Overwhelmed by generosity and kindness of others this week'
A week which happened to be quite an exhausting one for our purple princess, once again too unwell for Physiotherapy, our session a demonstration of how best to assist Pipers
breathing,
the last bout of seizures today finally came to an end around
5:00pm, taking one and a half hours to gain control of seizures that reoccurred every three minutes, needless to say
we had quite an exhausted little girl on our hands this afternoon, so terribly disappointed when we've experienced quite a number of highs over the past couple of days, I keep telling myself to stop singing Pipers praises each time something positive occurs,
it's almost certain to be followed by a set back!
Although pipers tone has diminished she seems to be upset by pain and frustration which sounds horrible although really is quite good, its wonderful that Piper is acknowledging this discomfort.
Her little hands twitch as she focuses on her toys, these little arms and hands want to reach! the ability gone!
Although determination still shines through!
Little moans say hey! I want that! and the little twitches
in her hands suggest Piper remembers how to get there.
As I move Piper's head up I can see a little smile, as I tell her she's clever, I see the excitement in her eyes, her little head wobbles and flops forward, there
is no control! hands hang by her side, legs flop over the sides of the stroller as her head hangs down.
Some days it seems all is against us, after sleepless nights, seizures, suction, repositioning, medicating, it
all seems so completely unfair, days just seem harder through tired eyes!
My heart shattered when pipers sister Willow said she hadnt anyone to play with, when I suggested she play with Piper something flew out of her mouth that
left me speechless... she can't play! she can't even talk! and you never play with me, you're always too busy looking after Piper! I have nobody! Nobody to play with me!
This day I felt my walls start to crumble.
Willow so adoring
of Piper and such a wonderful little helper, and I'm just so tired, I know I find myself snapping at little Willow, I know the worry of one child perhaps makes me assume the other is less reliant, I know I expect way too much from my beautiful little girl,
I know I'm missing out on so much with her.
I wish I had the energy.
Without a thought I spoke the words.. I can't do this anymore! Without realising it had even been said! without fully understanding where it came from or why!

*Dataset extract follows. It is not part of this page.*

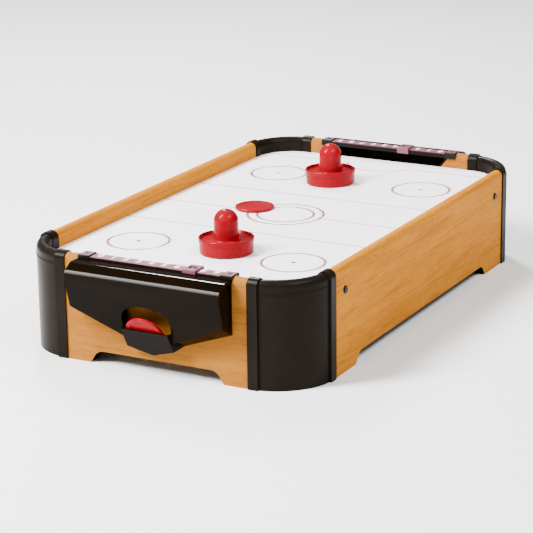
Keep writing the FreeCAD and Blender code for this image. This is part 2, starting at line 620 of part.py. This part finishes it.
def battery_door():
    """Sliding door with a thumb grip; it leaves along +Y."""
    y0, y1 = BATTERY_Y - 34.2, BATTERY_Y + 35.0
    door = box(-33.0, 33.0, y0, y1, DOOR_TOP - DOOR_T, DOOR_TOP)
    ribs = [box(-9, 9, y1 - 8 - 2.2 * k, y1 - 7 - 2.2 * k, DOOR_TOP - DOOR_T - 0.7, DOOR_TOP - DOOR_T + 0.1)
            for k in range(5)]
    return fused([door] + ribs)


def cell_places():
    pitch = 2 * CELL_R + 0.3
    return [BATTERY_Y + pitch * (k - 1.5) for k in range(4)]


def battery_cells():
    """Four AA cells side by side, every other one turned round."""
    cells = []
    for k, y in enumerate(cell_places()):
        s = 1 if k % 2 else -1
        body = rod(CELL_R, (-s * CELL_L / 2, y, CELL_Z), (s * (CELL_L / 2 - 1), y, CELL_Z))
        body = body.makeFillet(0.6, [e for e in body.Edges if e.Closed])
        cells.append(body.fuse(rod(2.7, (s * (CELL_L / 2 - 1.5), y, CELL_Z), (s * CELL_L / 2, y, CELL_Z))))
    return Part.makeCompound(cells)


def battery_contacts():
    """A plate at each end of each cell, and a sprung stud at each flat end."""
    end = BOX_X - BOX_WALL
    pieces = []
    for k, y in enumerate(cell_places()):
        s = 1 if k % 2 else -1
        for side in (-1, 1):
            x0, x1 = sorted((side * end, side * (end - 0.5)))
            plate = box(x0, x1, y - 5, y + 5, CELL_Z - 5, CELL_Z + 5)
            if side == -s:
                seat = Vector(-s * (end - 0.5), y, CELL_Z)
                stud = Part.makeCone(4.0, 2.6, end - 0.5 - CELL_L / 2, seat, Vector(s, 0, 0))
            else:
                stud = rod(2.0, (s * CELL_L / 2, y, CELL_Z), (s * (end - 0.5), y, CELL_Z))
            pieces.append(fused([plate, stud]))
    return Part.makeCompound(pieces)


def switch_housing():
    x, y = SWITCH
    body = box(x - 7, x + 7, y - 4, y + 4, PANEL_Z - 0.01, PANEL_TOP + 7)
    bezel = box(x - 11, x + 11, y - 6.5, y + 6.5, PANEL_Z - 1.2, PANEL_Z)
    bezel = bezel.makeFillet(1.5, [e for e in bezel.Edges if abs(e.Vertexes[0].Z - e.Vertexes[-1].Z) > 1])
    slot = box(x - 5, x + 5, y - 1.9, y + 1.9, PANEL_Z - 2, PANEL_TOP + 2)
    return fused([body, bezel]).cut(slot)


def switch_lever():
    x, y = SWITCH[0] - 2.2, SWITCH[1]
    stem = box(x - 2.2, x + 2.2, y - 1.5, y + 1.5, PANEL_Z - 3.6, PANEL_TOP + 1.5)
    lower = [e for e in stem.Edges if all(abs(v.Z - (PANEL_Z - 3.6)) < 1e-6 for v in e.Vertexes)]
    return stem.makeFillet(0.5, lower)


def lead(points, radius=0.8, bend=6.0):
    """Insulated wire along straight runs joined by tangent arcs."""
    points = [Vector(*p) for p in points]
    edges, at = [], points[0]
    for before, corner, after in zip(points, points[1:], points[2:]):
        a, b = (before - corner).normalize(), (after - corner).normalize()
        half = (math.pi - a.getAngle(b)) / 2
        cut = bend * math.tan(half)
        start, end = corner + a * cut, corner + b * cut
        bisector = (a + b).normalize()
        middle = corner + bisector * (bend / math.cos(half) - bend)
        edges += [Part.makeLine(at, start), Part.Arc(start, middle, end).toShape()]
        at = end
    edges.append(Part.makeLine(at, points[-1]))
    path = Part.Wire(edges)
    circle = Part.Wire([Part.makeCircle(radius, points[0], points[1] - points[0])])
    return path.makePipeShell([circle], True, False)


LEAD_Z = PANEL_TOP + 1.2


def lead_red():
    """Motor to battery box."""
    wall = BATTERY_Y - BOX_Y
    return lead([(6, FAN_Y, MOTOR_TOP + 3), (6, FAN_Y, 62), (6, -6, 62), (6, -6, LEAD_Z), (6, wall, LEAD_Z)])


def lead_black():
    """Motor to switch, and switch to battery box."""
    x, y = SWITCH
    first = lead([(-6, FAN_Y, MOTOR_TOP + 3), (-6, FAN_Y, 62), (-6, -6, 62), (-6, -6, LEAD_Z),
                  (-50, y - 2, LEAD_Z), (x + 7, y - 2, LEAD_Z)])
    second = lead([(x, y + 4, LEAD_Z), (x, BATTERY_Y, LEAD_Z), (-BOX_X, BATTERY_Y, LEAD_Z)], bend=12.0)
    return Part.makeCompound([first, second])


# ---- nodes --------------------------------------------------------------------------------
def all_nodes():
    right, near_end, post = side_board(), end_board(), corner_post()
    field_ledges, panel_ledges = ledges(FIELD_UNDER - LEDGE), ledges(PANEL_TOP)
    side_holes = fused(side_screw_holes())
    side_holes = fused([side_holes, mirror_x(side_holes)])
    panel_holes = fused([rod(HOLE_R, (x, y, 0), (x, y, PANEL_Z + 12.2)) for x, y in panel_screw_places()])
    nodes = {
        "side_board_right": right,
        "side_board_left": mirror_x(right),
        "end_board_near": near_end,
        "end_board_far": far(near_end),
        "corner_post_near_right": post,
        "corner_post_near_left": mirror_x(post),
        "corner_post_far_right": mirror_y(post),
        "corner_post_far_left": far(post),
        "playfield": playfield(),
        "bottom_panel": bottom_panel(),
        "support_blocks": support_blocks(),
        "side_board_screws": side_board_screws(),
        "panel_screws": panel_screws(),
        "pusher_near": pusher(PUSHER_NEAR),
        "pusher_far": pusher(PUSHER_FAR),
        "pusher_felt_near": felt(PUSHER_NEAR),
        "pusher_felt_far": felt(PUSHER_FAR),
        "puck_on_field": puck_on_field(),
        "puck_in_tray": puck_in_tray(),
        "fan_frame": fan_frame(),
        "fan_motor": fan_motor(),
        "motor_shaft": motor_shaft(),
        "fan_impeller": fan_impeller(),
        "fan_grille": fan_grille(),
        "grille_screws": grille_screws(),
        "battery_box": battery_box(),
        "battery_box_screws": battery_box_screws(),
        "battery_door": battery_door(),
        "battery_cells": battery_cells(),
        "battery_contacts": battery_contacts(),
        "switch_housing": switch_housing(),
        "switch_lever": switch_lever(),
        "lead_red": lead_red(),
        "lead_black": lead_black(),
        "score_slider_near": score_slider(SLIDER_NEAR_X),
        "score_slider_far": far(score_slider(-SLIDER_FAR_X)),
    }
    for side, upper, lower in zip(("right", "left", "near", "far"), field_ledges, panel_ledges):
        nodes["field_ledge_" + side] = upper.cut(side_holes)
        nodes["panel_ledge_" + side] = lower.cut(panel_holes)
    goal = {"goal_hood": goal_hood(), "puck_tray": puck_tray(), "goal_liner": goal_liner(),
            "hood_screws": hood_screws(), "score_rail": score_rail(), "score_strip": score_strip(),
            "rail_screws": rail_screws()}
    for name, shape in goal.items():
        nodes[name + "_near"] = shape
        nodes[name + "_far"] = far(shape)
    return nodes


def main():
    os.makedirs("parts", exist_ok=True)
    for name, shape in all_nodes().items():
        shape.exportStep("parts/" + name + ".step")


main()
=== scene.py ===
import json
import math

import bpy
from mathutils import Matrix, Vector


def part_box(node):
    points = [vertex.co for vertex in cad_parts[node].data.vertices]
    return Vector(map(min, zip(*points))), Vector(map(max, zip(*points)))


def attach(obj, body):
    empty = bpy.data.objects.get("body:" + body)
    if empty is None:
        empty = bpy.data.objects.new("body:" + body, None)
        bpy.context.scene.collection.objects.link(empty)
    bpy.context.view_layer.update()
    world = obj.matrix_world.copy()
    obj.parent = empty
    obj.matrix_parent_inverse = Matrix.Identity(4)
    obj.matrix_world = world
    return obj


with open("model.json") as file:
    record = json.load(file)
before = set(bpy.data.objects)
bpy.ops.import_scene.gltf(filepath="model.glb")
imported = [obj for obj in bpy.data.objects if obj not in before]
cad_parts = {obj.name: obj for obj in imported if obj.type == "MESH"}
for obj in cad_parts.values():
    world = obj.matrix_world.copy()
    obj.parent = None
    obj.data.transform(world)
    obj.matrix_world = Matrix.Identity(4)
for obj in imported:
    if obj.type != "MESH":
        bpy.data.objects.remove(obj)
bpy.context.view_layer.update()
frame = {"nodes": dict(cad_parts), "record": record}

ENDS = ("near", "far")


# ---- shaders ------------------------------------------------------------------------------
def rgb(red, green, blue):
    """Linear colour with full alpha."""
    return red, green, blue, 1.0


def srgb(red, green, blue):
    """Linear colour from the 0 to 255 values of a screen colour."""
    def linear(value):
        value /= 255.0
        return value / 12.92 if value <= 0.04045 else ((value + 0.055) / 1.055) ** 2.4
    return linear(red), linear(green), linear(blue), 1.0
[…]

Willow asked what can't you do anymore mummy? I felt shocked, did I really just say that? My heart aches, I'm not courageous, I'm scared! I'm scared My baby girl will continue this state of regression, I'm scared the next seizure will take her
further away, I'm scared there will be a night I will fail to hear her choking on secretions fail to see she is not breathing, I'm scared to take my eyes off her and I'm scared my big girl will grow up thinking mummy did not have time for
me.
And then there are days where the sun shines through...
People walk into our lives and remain in our hearts forever,
For those Days we are reminded
we are not in this alone.
We have an entire community behind us! we have our little girl at home, we have hope for a better tomorrow! and much to be thankful for.
The world is not against us it's
merely a lesson we are yet to learn!